The decree below dismissed the consolidated suit on the merits. As the matter insofar as it relates to the bill filed by these appellants has become moot since the decree was entered, the decree, should be reversed, so far as it *261 concerns appellants; and the District Court should be directed to dismiss their bill without costs. See United States v. Anchor Coal Co., 279 U.S. 812. So far as concerns the carriers — no appeal having been taken by them — the decree entered below should stand.
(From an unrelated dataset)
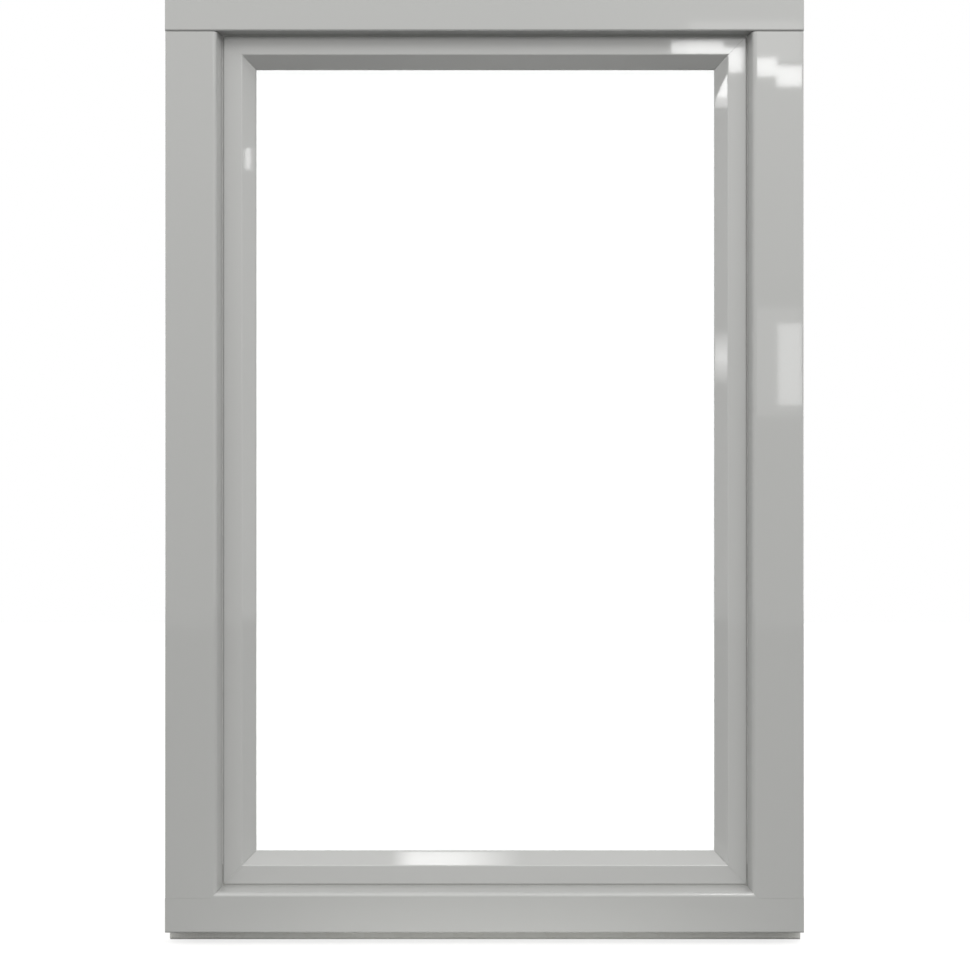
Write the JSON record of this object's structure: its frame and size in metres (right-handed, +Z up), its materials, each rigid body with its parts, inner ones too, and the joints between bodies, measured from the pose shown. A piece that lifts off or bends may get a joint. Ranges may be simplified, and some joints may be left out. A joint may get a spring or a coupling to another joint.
{
  "type": "fixed wood-aluminium window",
  "caption": "Upright fixed window: timber frame with grey aluminium cladding outside, mitred glazing beads and a sealed triple glazed unit.",
  "frame": {"origin": "middle of the timber frame's underside", "axes": "+Z up, -Y towards the outside (clad) face, +X to the right as seen from outside"},
  "size_m": [0.59, 0.13, 0.89],
  "materials": {
    "timber": "white painted pine",
    "cladding": "light grey gloss powder coat",
    "glass": "clear float glass",
    "spacer": "grey warm edge spacer",
    "sealant": "black sealant",
    "seal_rubber": "grey rubber",
    "light_rubber": "light grey rubber",
    "tape": "grey foam tape",
    "end_cap_plastic": "grey moulded plastic",
    "clip_plastic": "black moulded plastic"
  },
  "bodies": {
    "root": {"frame_head": "timber", "frame_sill": "timber", "frame_jamb_left": "timber", "frame_jamb_right": "timber", "inner_bead_top": "timber", "inner_bead_bottom": "timber", "inner_bead_left": "timber", "inner_bead_right": "timber", "head_cladding": "cladding", "sill_cladding": "cladding", "jamb_cladding_left": "cladding", "jamb_cladding_right": "cladding", "outer_bead_top": "cladding", "outer_bead_bottom": "cladding", "outer_bead_left": "cladding", "outer_bead_right": "cladding", "outer_pane": "glass", "middle_pane": "glass", "inner_pane": "glass", "outer_spacer": "spacer", "inner_spacer": "spacer", "edge_sealant": "sealant", "inner_glazing_seal": "seal_rubber", "outer_glazing_seal": "light_rubber", "joint_seal": "light_rubber", "glazing_tape": "tape", "head_end_cap_left": "end_cap_plastic", "head_end_cap_right": "end_cap_plastic", "sill_end_cap_left": "end_cap_plastic", "sill_end_cap_right": "end_cap_plastic", "cladding_clips_head": "clip_plastic", "cladding_clips_sill": "clip_plastic", "cladding_clips_left": "clip_plastic", "cladding_clips_right": "clip_plastic", "setting_blocks": "clip_plastic"}
  },
  "joints": []
}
Reversed with direction to dismiss.

The CHIEF JUSTICE did not take part in this case.

NOTES

[1] Cotton is usually ginned at country points and put in bales weighing 525 pounds with a density of 11 or 12 pounds per cubic foot. Before these bales can be dealt in on the cotton exchanges they must commonly go through two further processes. Concentration — for purposes of merchandising; that is, grading and assorting into lots of quality and quantity demanded by the ultimate purchasers. Compression — for purposes of transportation; that is, reducing the size of the bale by increasing its density, which, in order to secure favorable rail rates, must commonly be 22.5 pounds per cubic foot, and, in order to secure favorable vessel rates, must commonly be 32 pounds per cubic foot. The former is called standard density; the latter, high density. Some concentration and high density compression plants, are located at interior points. Many are located in the ports, at places remote from the water-front, or the wharves. These are called up-town plants. Since 1921, several plants have been located at the water-front, in close proximity to the vessels by which the cotton is shipped abroad or coastwise.

[2] With this general investigation, there was consolidated a formal complaint, Weatherford, Crump & Co. v. Abilene & Southern Ry. Co. et al., which had been filed earlier. 100 I.C.C. 159, note 1.

[3] Originally the Commerce Court Act, June 18, 1910, c. 309, 36 Stat. 542; U.S.C., Tit. 28, § 45a.

[4] Compare Rules of Practice (Revised to December 2, 1919) IV (i); Manufacturers' & Jobbers' Union of Mankato v. Minneapolis & St. Louis Ry. Co., 1 I.C.C. 227; Lincoln Board of Trade v. Union Pacific Ry. Co., 2 I.C.C. 229; The Pennsylvania Co. v. Louisville, New Albany & Chicago Ry., 3 I.C.C. 223; American Wire Nail Co. v. Queen & Crescent Fast Freight Line, 3 I.C.C. 224; Alan Wood Iron & Steel Co, v. Pa. R.R. Co., 24 I.C.C. 27, 33.

[5] Two suits were involved in the Diffenbaugh case. One was against a carrier to recover allowances for substituted transportation facilities alleged to be due under § 15 of the Act. The Interstate Commerce Commission was joined and its order prohibiting the allowances sought to be enjoined because the order would otherwise have constituted a defense to the suit. In the other action, interested carriers intervened as parties plaintiff and persisted in their effort to set aside the order. In Skinner & Eddy Corporation v. United States, the right under the last paragraph of § 4 of the Act, not to pay increased rates except when due to reasons other than the elimination of water competition, was clearly the right of the shipper. In the Chicago Junction Case, the order violated the plaintiff's right under paragraph 2 of § 5 to equal treatment; and the plaintiff, with those similarly situated, was the only person in interest against the order. In the Hubbard case, the challenged order increasing rates was alleged to violate a contract between the plaintiff and the carrier, who, it was alleged, was not subject to the jurisdiction of the Commission.

[6] See 123 I.C.C. 685, 693; 23 F. (2d) 874, 876.

[7] The Commission said, with reference to the rate, "the . . . finding is without prejudice to further inquiry into the reasonableness of the above rates in connection with other cases now pending." 123 I.C.C. 685, 695.

[8] "But upon cotton delivered to shipside from and by water-front warehouses or compresses over adjacent wharves or piers operated as a part of, or in conjunction with, such warehouses or compresses, a different condition exists. The hand or electric trucking, or movement by overhead trolley, from the part of the water-front facility known as the warehouse or compress to that part known as the wharf is not a substitute for rail transportation, but is an intraplant movement just the same as the handling of cotton from the interior of an uptown warehouse to the railroad car or dray is an intraplant movement. No allowance may lawfully be made for these intraplant movements." 123 I.C.C. 685, 697.